-- begin DATA BLOCK --
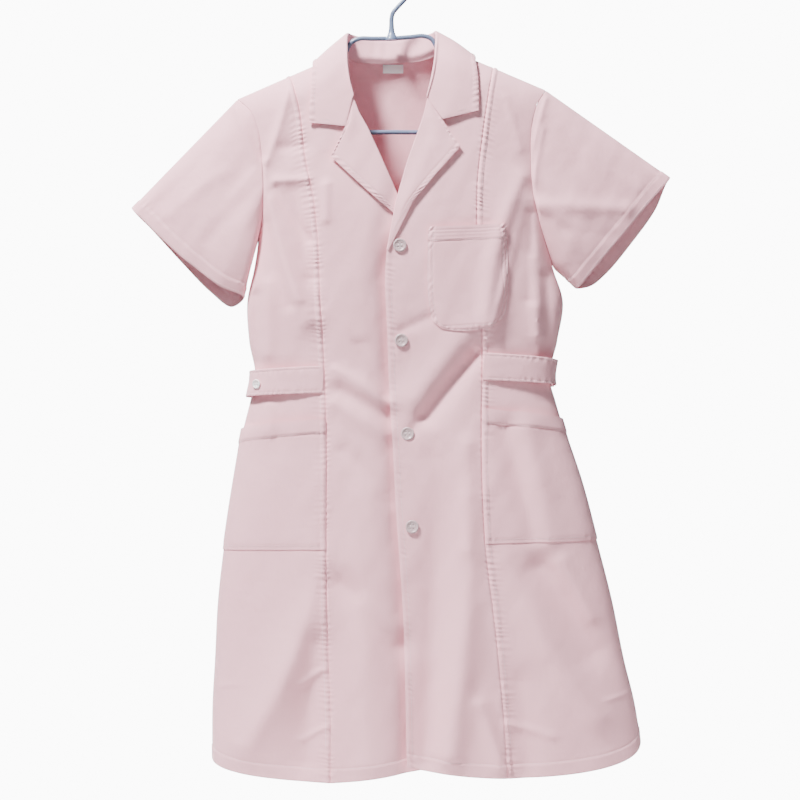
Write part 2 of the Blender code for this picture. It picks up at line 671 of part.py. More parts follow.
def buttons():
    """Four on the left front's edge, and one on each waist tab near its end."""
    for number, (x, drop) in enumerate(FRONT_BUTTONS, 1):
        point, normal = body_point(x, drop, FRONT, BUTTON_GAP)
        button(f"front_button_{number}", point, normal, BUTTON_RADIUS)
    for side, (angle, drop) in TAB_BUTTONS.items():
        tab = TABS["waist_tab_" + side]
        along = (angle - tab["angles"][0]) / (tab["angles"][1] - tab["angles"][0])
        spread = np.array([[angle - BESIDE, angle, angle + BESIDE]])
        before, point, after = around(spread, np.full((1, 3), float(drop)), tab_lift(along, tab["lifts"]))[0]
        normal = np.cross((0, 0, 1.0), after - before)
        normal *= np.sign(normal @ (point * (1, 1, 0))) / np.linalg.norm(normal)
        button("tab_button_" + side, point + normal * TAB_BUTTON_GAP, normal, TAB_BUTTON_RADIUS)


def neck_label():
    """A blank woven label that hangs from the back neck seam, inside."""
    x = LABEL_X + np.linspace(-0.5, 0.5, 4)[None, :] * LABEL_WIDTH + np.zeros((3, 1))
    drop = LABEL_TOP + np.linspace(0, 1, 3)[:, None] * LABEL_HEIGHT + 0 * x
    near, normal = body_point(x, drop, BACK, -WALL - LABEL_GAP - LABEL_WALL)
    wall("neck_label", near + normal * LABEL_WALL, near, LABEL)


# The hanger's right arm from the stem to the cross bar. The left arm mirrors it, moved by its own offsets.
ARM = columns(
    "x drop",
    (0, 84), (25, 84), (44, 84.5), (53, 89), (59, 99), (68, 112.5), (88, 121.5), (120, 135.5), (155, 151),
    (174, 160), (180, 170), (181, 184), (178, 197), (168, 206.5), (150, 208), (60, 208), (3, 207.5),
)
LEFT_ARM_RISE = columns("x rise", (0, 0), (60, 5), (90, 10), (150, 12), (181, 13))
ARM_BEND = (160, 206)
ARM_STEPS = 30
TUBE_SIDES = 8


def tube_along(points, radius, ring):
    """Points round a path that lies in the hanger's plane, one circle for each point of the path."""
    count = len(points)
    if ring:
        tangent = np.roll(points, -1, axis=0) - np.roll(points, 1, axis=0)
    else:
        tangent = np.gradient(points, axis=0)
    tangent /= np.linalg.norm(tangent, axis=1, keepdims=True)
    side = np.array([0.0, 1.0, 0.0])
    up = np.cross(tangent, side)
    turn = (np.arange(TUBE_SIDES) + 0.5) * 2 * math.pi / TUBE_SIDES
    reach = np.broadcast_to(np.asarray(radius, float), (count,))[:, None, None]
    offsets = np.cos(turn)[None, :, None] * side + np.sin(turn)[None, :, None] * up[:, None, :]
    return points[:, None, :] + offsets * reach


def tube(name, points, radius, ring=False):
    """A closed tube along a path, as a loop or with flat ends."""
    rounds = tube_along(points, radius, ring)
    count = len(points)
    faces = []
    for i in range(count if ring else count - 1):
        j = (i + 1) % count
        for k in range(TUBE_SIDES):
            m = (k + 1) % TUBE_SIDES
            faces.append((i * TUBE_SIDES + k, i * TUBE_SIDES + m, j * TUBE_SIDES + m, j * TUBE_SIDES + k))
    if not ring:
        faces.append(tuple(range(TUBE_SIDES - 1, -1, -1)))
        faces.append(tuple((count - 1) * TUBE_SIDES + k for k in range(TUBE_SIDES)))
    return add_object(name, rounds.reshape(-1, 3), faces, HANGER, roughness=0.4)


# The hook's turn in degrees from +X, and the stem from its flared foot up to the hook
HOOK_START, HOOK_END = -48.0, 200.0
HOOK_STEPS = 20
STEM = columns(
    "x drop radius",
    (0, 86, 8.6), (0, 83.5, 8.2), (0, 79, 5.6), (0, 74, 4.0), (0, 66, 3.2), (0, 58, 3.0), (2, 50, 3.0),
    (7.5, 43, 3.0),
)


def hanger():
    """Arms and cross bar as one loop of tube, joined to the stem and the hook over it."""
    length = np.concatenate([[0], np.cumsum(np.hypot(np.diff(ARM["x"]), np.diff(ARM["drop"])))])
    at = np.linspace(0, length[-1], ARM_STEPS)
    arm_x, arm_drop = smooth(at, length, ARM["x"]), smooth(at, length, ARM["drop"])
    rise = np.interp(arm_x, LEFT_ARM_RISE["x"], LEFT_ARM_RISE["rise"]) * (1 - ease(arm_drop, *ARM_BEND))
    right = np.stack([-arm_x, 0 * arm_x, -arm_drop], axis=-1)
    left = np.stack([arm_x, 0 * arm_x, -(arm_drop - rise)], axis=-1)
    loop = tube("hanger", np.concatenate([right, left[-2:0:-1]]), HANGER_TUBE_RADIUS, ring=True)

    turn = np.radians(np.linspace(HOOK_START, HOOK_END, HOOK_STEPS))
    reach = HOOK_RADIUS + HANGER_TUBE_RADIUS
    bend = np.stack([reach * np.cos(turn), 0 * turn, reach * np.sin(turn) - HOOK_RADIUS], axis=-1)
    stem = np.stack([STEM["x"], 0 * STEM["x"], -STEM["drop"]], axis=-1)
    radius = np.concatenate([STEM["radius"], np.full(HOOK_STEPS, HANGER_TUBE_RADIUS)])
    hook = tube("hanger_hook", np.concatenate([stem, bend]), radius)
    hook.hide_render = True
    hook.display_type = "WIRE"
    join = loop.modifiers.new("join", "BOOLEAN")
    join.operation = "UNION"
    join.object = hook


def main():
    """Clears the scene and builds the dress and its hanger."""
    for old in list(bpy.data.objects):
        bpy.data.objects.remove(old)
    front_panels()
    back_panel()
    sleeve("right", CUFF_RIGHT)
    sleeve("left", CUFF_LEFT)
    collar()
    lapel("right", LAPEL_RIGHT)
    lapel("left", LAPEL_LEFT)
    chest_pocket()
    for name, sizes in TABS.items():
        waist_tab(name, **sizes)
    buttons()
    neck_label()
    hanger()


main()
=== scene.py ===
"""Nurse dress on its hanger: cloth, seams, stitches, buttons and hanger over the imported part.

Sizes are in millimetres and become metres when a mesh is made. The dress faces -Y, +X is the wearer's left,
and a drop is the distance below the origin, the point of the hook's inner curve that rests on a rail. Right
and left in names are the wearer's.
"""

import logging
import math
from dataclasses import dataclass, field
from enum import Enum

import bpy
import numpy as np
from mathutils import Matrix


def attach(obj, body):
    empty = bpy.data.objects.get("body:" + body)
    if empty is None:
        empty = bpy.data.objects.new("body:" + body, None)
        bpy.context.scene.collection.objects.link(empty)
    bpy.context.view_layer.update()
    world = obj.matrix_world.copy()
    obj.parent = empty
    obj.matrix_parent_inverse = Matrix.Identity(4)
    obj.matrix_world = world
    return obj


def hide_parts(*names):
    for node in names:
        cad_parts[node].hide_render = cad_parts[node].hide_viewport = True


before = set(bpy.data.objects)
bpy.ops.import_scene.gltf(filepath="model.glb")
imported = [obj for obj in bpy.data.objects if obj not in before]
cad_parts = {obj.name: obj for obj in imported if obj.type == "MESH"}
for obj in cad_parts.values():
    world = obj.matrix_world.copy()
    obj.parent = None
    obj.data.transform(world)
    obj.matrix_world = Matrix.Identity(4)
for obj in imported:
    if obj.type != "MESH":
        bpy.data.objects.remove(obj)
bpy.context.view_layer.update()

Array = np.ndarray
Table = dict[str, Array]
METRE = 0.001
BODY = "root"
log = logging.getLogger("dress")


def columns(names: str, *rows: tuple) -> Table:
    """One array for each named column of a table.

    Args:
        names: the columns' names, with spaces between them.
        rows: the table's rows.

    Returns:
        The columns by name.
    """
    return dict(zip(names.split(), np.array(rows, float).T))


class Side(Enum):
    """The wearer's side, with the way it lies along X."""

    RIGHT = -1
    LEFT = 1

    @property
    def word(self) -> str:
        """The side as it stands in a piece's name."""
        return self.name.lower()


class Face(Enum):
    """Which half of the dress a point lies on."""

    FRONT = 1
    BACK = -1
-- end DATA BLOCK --
GIVEN EXERCISE
Check each line of the material above for "None" and say how many lines contain it, giving the number alone.

ANSWER TO THE TASK
8